Я не в состоянии был так изощриться, но тоже усовершенствовал свой светильник — достал немецкую гранату с деревянной длинной ручкой, ручку отбросил, тол удалил, а в самом железном корпусе сделал четыре дырки, в которые вставил четыре трубочки, а в них втянул фитили. Свет увеличился в четыре раза!
(Из книги К. Е. Скурата «Воспоминания. Труды по патрологии»)
Урок от студентов
Студенты дали мне очень хороший урок: не выходить из себя. Именно благодаря им я этому научился.
Иногда они доводят до такого состояния, что срываешься, а потом чувствуешь, насколько это некрасиво, неправильно, и как твоя вспышка может сказаться отрицательно на всех остальных. И вместе с тем, по-настоящему осознаешь, что ты, имея власть, вышел победителем, но все-таки нравственно побежден.

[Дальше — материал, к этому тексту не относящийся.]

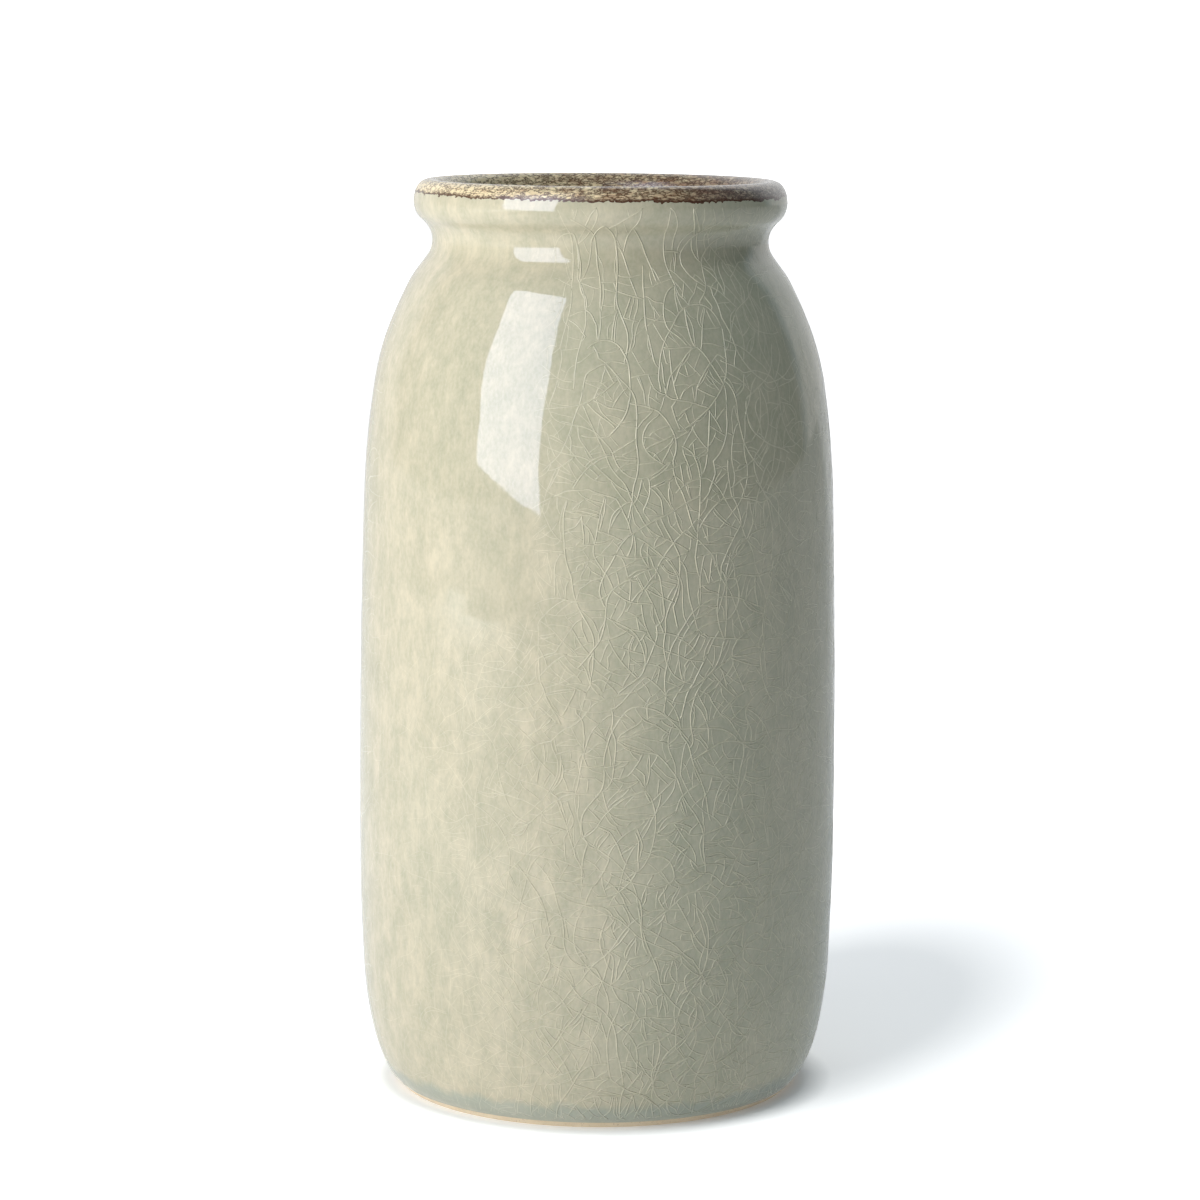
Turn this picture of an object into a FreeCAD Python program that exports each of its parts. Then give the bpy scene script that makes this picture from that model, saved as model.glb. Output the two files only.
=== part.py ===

Когда человек терпит нравственное поражение, ноль — цена его победе силой.
Я имею такую привычку: спрашиваю студента и сразу называю оценку, которую ставлю. Это я вывел из школьных уроков, от преподавательницы по математике. Когда объявляю отметку «тройка», студент начинает — правда, редко — протестовать и говорить о том, что это неправильно и что-то в этом роде. А когда человек высказывает такие вещи, то, естественно, хочется его поставить на место. Раньше я, как говорится, применял власть, ставя их на место. А потом увидел, что даже здесь надо действовать терпеливо и с любовью.
Когда я начал таким образом поступать, ситуация изменилась — я всегда выходил победителем. И сейчас, когда я с кем-то встречаюсь из молодых преподавателей, я стараюсь ему сказать: «Терпи всегда. Ни в коем случае не выходи из себя. Если ты вышел из себя, то ты проиграл».
Вот не так давно ставлю отметку студенту, и он сразу: «Я против!» Вернулся к своей парте, какую-то свою книжку взял, и — на выход. Я говорю: «Знаете, вы напрасно уходите, у нас еще урок продолжается, будем материал интересный рассматривать». Он только взглянул на меня и вышел.
Потом проходит минут пять, он, видимо, немножко остыл, открывается дверь, тихонько входит. «Вот, хорошо, — говорю, — что вы вернулись. Как раз мы закончили опрос, будем разговаривать дальше». Он, понурив голову, прошел, сел на место, потом посидел-посидел некоторое время, подходит: «Константин Ефимович, разрешите мне выйти?» Я говорю: «Пожалуйста, выходите». То есть уже попросил разрешения.
На следующий день выхожу из аудитории, смотрю, кто-то за мной бежит. Только в коридор вошел, он: «Константин Ефимович, простите меня, я был неправ». Я ему протянул руку, пожал. Всё, с Богом.
А если бы я начал доказывать, вспылил, ответил бы тем же, было бы со стороны и смешно смотреть, и некрасиво, и действие было бы совершенно другого порядка.
Поэтому студенты нас очень многому учат. Тем более, если что-то такое возникает, с их точки зрения, критическое, то начинаешь особенно задумываться над тем, что есть какие-то огрехи у тебя, и надо их непременно исправлять. Иначе на кого же я буду похож, если буду говорить прекрасные слова, а после них покажу себя в совершенно другом виде. Получится настоящее лицемерие.
А лицемерие никогда пользы не приносило, никогда действия доброго не оказывало. Наоборот, приносило только вред.